===== Information shown
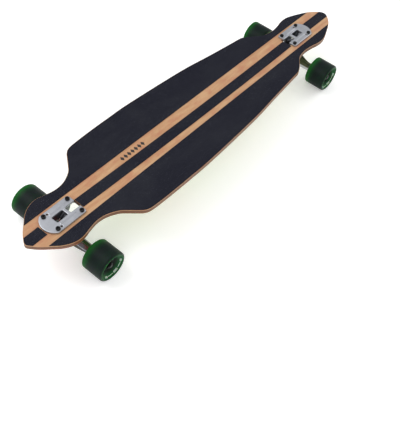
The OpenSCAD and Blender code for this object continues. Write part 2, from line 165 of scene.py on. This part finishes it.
class Surface:
    """One material, with the place on the object as the fields x, y and z."""

    def __init__(self, name, **constants):
        self.material = bpy.data.materials.new(name)
        self.material.use_nodes = True
        self.tree = self.material.node_tree
        self.shader = self.tree.nodes["Principled BSDF"]
        self.place = self.node("ShaderNodeTexCoord").outputs["Object"]
        self.x, self.y, self.z = self.parts_of(self.place)
        for key, value in constants.items():
            self.set(key.replace("_", " "), value)

    def node(self, kind):
        return self.tree.nodes.new(kind)

    def parts_of(self, vector):
        """The three parts of a vector socket."""
        parts = self.node("ShaderNodeSeparateXYZ")
        self.tree.links.new(vector, parts.inputs[0])
        return [Field(self.tree, output) for output in parts.outputs]

    def set(self, key, value):
        """Sets one of the shader's own sockets, by name."""
        names = {slot.name.lower(): slot for slot in self.shader.inputs}
        plug(self.tree, value, names[key.lower()])

    def vector(self, x, y, z=0.0):
        """A vector socket made of three fields or numbers."""
        node = self.node("ShaderNodeCombineXYZ")
        for slot, value in zip(node.inputs, (x, y, z)):
            plug(self.tree, value, slot)
        return node.outputs[0]

    def facing_up(self):
        """The upward part of the surface's own direction, from -1 to 1."""
        return self.parts_of(self.node("ShaderNodeTexCoord").outputs["Normal"])[2]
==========
Exercise =>
In the listing above, reproduce the first line and each one after it through the line that contains "return node.outputs[0]".

Full solution =>
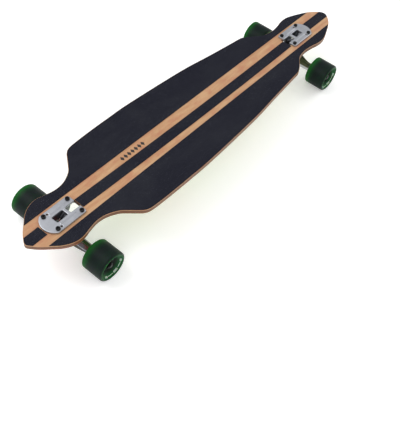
The OpenSCAD and Blender code for this object continues. Write part 2, from line 165 of scene.py on. This part finishes it.
class Surface:
    """One material, with the place on the object as the fields x, y and z."""

    def __init__(self, name, **constants):
        self.material = bpy.data.materials.new(name)
        self.material.use_nodes = True
        self.tree = self.material.node_tree
        self.shader = self.tree.nodes["Principled BSDF"]
        self.place = self.node("ShaderNodeTexCoord").outputs["Object"]
        self.x, self.y, self.z = self.parts_of(self.place)
        for key, value in constants.items():
            self.set(key.replace("_", " "), value)

    def node(self, kind):
        return self.tree.nodes.new(kind)

    def parts_of(self, vector):
        """The three parts of a vector socket."""
        parts = self.node("ShaderNodeSeparateXYZ")
        self.tree.links.new(vector, parts.inputs[0])
        return [Field(self.tree, output) for output in parts.outputs]

    def set(self, key, value):
        """Sets one of the shader's own sockets, by name."""
        names = {slot.name.lower(): slot for slot in self.shader.inputs}
        plug(self.tree, value, names[key.lower()])

    def vector(self, x, y, z=0.0):
        """A vector socket made of three fields or numbers."""
        node = self.node("ShaderNodeCombineXYZ")
        for slot, value in zip(node.inputs, (x, y, z)):
            plug(self.tree, value, slot)
        return node.outputs[0]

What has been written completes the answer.